### SHORT EXERCISE:
Print again only this span: the line with "[shank] + heads)", the line with "points = [vertex.co", and all lines between them, exactly as given.

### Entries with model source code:
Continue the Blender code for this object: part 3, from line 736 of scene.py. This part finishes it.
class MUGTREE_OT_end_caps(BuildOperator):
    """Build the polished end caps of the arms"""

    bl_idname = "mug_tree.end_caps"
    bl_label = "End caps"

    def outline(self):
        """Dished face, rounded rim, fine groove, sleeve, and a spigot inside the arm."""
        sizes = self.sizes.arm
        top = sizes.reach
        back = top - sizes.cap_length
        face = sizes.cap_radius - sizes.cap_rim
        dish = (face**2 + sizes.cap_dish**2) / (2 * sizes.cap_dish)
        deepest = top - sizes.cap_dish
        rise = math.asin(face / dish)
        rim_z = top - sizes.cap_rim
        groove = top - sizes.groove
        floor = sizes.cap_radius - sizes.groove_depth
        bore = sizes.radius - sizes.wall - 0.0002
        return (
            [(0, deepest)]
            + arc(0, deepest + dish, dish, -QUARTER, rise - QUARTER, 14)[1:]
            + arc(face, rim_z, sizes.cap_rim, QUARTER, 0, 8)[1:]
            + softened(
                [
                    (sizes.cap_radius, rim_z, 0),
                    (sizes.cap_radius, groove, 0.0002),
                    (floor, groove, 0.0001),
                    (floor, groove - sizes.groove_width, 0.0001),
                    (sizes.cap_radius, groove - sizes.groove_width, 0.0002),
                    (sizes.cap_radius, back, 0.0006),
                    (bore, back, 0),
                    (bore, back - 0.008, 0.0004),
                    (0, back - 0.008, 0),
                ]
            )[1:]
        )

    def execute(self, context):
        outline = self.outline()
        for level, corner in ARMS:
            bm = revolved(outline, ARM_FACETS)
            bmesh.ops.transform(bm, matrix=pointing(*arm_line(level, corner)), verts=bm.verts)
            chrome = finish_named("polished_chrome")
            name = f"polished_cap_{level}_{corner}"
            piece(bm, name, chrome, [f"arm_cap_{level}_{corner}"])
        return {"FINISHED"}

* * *

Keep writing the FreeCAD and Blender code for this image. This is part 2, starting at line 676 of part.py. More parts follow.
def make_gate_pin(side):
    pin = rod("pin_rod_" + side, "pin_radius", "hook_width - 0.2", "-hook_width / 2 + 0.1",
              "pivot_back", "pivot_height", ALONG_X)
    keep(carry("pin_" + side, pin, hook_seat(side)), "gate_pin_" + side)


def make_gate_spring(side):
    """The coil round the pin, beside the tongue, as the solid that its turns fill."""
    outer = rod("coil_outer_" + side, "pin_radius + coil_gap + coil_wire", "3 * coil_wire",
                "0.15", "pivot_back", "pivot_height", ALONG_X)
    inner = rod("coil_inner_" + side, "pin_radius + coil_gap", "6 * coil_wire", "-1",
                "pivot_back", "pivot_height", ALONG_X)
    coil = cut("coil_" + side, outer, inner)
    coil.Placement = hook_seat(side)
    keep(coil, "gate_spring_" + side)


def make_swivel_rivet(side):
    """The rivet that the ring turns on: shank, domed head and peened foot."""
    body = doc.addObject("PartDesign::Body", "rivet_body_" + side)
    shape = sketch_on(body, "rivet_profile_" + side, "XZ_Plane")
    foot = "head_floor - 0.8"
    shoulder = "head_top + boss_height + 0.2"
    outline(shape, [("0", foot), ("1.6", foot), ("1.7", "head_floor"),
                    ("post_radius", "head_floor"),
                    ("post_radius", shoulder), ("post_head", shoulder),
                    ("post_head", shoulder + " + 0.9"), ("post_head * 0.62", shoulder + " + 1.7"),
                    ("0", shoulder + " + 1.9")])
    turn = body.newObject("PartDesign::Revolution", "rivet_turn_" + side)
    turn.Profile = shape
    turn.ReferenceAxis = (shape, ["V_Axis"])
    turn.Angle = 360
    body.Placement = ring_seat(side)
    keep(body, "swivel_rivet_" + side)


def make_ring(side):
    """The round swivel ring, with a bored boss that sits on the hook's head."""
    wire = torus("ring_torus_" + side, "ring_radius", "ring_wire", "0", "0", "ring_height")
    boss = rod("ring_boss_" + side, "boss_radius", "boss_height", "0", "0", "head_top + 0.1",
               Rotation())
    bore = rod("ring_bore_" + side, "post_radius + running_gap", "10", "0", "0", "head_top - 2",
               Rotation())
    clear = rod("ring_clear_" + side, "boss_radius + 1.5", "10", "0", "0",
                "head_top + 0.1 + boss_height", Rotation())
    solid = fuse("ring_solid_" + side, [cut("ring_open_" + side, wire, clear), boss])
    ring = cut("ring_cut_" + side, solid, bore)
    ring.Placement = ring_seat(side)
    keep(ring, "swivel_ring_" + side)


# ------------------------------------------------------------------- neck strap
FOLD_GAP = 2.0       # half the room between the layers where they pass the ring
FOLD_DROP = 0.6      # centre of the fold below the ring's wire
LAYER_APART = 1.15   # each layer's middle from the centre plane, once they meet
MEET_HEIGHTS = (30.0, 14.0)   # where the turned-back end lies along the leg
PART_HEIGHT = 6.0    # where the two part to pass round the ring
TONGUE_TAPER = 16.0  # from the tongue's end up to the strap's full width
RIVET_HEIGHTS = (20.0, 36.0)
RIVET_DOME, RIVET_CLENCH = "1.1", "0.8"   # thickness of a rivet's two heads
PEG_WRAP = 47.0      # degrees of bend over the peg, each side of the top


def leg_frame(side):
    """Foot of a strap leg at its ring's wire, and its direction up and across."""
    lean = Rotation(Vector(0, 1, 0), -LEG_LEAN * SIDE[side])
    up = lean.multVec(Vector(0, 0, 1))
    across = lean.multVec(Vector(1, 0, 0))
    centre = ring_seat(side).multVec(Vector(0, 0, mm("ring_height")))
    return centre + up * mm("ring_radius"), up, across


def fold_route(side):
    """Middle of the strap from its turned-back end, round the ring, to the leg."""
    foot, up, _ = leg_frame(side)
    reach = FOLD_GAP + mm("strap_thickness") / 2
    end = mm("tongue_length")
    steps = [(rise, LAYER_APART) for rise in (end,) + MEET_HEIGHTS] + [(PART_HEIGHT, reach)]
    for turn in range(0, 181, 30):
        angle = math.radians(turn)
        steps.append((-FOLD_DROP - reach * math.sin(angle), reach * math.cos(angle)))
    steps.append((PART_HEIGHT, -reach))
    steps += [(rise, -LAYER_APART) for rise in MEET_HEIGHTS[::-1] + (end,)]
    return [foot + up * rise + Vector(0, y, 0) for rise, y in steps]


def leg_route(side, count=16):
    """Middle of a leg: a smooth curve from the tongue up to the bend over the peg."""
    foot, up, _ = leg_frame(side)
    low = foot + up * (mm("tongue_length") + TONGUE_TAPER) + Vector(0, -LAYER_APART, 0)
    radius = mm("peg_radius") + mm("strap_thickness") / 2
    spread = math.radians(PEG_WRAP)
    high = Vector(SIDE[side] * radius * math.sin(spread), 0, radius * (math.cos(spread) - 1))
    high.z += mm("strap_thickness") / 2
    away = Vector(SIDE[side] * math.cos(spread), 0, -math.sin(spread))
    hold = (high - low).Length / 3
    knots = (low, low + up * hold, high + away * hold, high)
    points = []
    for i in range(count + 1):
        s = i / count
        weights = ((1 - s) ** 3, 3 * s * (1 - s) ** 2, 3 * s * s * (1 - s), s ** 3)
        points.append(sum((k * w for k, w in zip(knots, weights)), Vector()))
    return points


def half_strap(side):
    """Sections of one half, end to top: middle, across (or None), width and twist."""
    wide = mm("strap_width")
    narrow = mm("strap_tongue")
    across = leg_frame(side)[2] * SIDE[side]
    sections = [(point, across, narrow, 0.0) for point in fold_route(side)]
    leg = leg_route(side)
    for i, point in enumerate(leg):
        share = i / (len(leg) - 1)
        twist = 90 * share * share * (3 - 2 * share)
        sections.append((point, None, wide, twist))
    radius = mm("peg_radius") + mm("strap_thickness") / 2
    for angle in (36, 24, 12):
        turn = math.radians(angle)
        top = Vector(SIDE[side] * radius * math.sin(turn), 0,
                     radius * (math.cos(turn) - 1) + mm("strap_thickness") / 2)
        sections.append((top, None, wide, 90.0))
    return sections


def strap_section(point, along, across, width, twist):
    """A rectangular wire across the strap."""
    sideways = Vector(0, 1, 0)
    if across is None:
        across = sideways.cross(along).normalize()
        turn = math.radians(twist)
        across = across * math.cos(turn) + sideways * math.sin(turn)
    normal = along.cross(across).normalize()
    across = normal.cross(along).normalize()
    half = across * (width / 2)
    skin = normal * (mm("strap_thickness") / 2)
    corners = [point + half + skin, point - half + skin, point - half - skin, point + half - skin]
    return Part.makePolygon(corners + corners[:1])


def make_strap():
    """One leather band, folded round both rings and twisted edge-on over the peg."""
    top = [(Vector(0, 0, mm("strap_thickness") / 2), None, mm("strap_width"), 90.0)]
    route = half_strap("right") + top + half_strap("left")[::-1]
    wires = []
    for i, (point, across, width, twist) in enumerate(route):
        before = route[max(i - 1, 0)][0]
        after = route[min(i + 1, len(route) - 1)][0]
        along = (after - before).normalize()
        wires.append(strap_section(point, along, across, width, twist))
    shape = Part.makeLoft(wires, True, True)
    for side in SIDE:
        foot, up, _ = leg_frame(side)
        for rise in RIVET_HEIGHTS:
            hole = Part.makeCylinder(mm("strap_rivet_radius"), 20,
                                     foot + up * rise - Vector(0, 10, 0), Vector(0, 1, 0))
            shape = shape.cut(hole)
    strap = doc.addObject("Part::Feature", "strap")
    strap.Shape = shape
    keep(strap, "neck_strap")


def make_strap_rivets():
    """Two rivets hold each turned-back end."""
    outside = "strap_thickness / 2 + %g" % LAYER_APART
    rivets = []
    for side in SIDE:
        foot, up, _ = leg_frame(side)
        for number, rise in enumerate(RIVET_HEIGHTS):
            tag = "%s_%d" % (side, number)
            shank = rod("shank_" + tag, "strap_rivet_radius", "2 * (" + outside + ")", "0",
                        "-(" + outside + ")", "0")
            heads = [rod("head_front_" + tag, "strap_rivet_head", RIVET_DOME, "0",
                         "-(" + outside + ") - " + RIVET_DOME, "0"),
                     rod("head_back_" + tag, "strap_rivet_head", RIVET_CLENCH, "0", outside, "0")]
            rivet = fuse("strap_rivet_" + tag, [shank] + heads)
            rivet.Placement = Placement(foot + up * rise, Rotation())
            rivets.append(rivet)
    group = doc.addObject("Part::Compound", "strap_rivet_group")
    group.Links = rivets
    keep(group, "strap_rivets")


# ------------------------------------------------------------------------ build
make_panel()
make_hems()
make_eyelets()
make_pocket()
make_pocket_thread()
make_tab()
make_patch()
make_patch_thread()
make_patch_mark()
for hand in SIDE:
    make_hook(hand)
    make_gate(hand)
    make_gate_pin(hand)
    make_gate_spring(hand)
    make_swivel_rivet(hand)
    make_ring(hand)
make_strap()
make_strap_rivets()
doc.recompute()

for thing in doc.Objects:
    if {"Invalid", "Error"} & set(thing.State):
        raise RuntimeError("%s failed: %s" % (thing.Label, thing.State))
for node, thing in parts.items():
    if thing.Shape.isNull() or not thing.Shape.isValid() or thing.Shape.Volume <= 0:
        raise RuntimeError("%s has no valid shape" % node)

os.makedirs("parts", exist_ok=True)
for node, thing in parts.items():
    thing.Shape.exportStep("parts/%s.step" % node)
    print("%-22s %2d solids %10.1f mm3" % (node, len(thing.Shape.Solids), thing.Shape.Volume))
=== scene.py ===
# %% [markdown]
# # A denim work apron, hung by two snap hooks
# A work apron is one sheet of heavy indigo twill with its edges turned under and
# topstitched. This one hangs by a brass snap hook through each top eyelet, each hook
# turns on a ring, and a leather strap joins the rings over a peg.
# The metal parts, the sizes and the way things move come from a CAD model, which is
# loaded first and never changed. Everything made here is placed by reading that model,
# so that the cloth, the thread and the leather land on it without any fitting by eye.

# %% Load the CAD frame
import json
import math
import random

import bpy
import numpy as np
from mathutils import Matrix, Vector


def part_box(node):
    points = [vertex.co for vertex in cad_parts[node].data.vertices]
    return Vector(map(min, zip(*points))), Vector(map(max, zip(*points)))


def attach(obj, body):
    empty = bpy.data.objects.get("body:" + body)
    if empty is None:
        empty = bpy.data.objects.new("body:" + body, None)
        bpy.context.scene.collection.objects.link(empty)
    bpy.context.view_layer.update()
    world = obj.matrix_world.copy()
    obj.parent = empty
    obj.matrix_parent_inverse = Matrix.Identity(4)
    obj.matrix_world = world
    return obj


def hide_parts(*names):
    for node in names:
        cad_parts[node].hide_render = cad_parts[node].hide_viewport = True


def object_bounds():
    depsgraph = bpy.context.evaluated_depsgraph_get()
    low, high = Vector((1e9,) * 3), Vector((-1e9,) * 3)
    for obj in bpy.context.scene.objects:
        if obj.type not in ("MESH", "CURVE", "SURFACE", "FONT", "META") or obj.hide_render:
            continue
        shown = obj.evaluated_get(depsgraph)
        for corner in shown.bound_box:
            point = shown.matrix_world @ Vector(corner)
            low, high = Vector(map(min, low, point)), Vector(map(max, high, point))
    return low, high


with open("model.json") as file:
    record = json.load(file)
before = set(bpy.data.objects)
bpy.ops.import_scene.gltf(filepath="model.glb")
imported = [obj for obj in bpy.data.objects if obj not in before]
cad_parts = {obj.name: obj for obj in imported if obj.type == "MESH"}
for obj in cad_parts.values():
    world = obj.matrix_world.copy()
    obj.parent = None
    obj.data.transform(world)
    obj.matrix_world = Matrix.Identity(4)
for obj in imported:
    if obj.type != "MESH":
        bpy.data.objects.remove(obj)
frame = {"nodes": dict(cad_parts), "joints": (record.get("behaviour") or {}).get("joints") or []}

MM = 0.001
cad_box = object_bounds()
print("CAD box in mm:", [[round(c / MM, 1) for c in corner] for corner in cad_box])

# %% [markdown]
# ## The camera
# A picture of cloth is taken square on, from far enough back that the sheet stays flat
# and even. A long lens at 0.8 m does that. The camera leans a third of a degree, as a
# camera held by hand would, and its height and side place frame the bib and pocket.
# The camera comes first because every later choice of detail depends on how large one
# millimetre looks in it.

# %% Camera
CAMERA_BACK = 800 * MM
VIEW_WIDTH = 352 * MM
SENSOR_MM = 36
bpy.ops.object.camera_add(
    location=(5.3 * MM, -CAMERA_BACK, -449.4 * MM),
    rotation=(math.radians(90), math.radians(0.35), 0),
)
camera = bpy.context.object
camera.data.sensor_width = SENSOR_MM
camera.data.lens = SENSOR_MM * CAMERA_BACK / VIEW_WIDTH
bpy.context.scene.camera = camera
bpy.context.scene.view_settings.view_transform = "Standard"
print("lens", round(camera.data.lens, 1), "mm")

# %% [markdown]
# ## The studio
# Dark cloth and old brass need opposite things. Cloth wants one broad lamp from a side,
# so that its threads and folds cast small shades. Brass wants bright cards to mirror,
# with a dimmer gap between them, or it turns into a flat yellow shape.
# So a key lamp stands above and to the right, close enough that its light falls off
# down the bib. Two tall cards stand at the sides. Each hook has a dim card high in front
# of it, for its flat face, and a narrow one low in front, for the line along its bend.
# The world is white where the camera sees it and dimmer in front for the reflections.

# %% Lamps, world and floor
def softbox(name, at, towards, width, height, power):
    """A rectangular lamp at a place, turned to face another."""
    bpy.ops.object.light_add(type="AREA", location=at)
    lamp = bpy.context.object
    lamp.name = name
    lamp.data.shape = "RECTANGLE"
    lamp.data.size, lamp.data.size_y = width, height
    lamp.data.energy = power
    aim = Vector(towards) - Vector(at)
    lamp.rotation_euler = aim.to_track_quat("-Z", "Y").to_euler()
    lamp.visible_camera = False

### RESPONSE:
            rivet = fuse("strap_rivet_" + tag, [shank] + heads)
            rivet.Placement = Placement(foot + up * rise, Rotation())
            rivets.append(rivet)
    group = doc.addObject("Part::Compound", "strap_rivet_group")
    group.Links = rivets
    keep(group, "strap_rivets")


# ------------------------------------------------------------------------ build
make_panel()
make_hems()
make_eyelets()
make_pocket()
make_pocket_thread()
make_tab()
make_patch()
make_patch_thread()
make_patch_mark()
for hand in SIDE:
    make_hook(hand)
    make_gate(hand)
    make_gate_pin(hand)
    make_gate_spring(hand)
    make_swivel_rivet(hand)
    make_ring(hand)
make_strap()
make_strap_rivets()
doc.recompute()

for thing in doc.Objects:
    if {"Invalid", "Error"} & set(thing.State):
        raise RuntimeError("%s failed: %s" % (thing.Label, thing.State))
for node, thing in parts.items():
    if thing.Shape.isNull() or not thing.Shape.isValid() or thing.Shape.Volume <= 0:
        raise RuntimeError("%s has no valid shape" % node)

os.makedirs("parts", exist_ok=True)
for node, thing in parts.items():
    thing.Shape.exportStep("parts/%s.step" % node)
    print("%-22s %2d solids %10.1f mm3" % (node, len(thing.Shape.Solids), thing.Shape.Volume))
=== scene.py ===
# %% [markdown]
# # A denim work apron, hung by two snap hooks
# A work apron is one sheet of heavy indigo twill with its edges turned under and
# topstitched. This one hangs by a brass snap hook through each top eyelet, each hook
# turns on a ring, and a leather strap joins the rings over a peg.
# The metal parts, the sizes and the way things move come from a CAD model, which is
# loaded first and never changed. Everything made here is placed by reading that model,
# so that the cloth, the thread and the leather land on it without any fitting by eye.

# %% Load the CAD frame
import json
import math
import random

import bpy
import numpy as np
from mathutils import Matrix, Vector


def part_box(node):
    points = [vertex.co for vertex in cad_parts[node].data.vertices]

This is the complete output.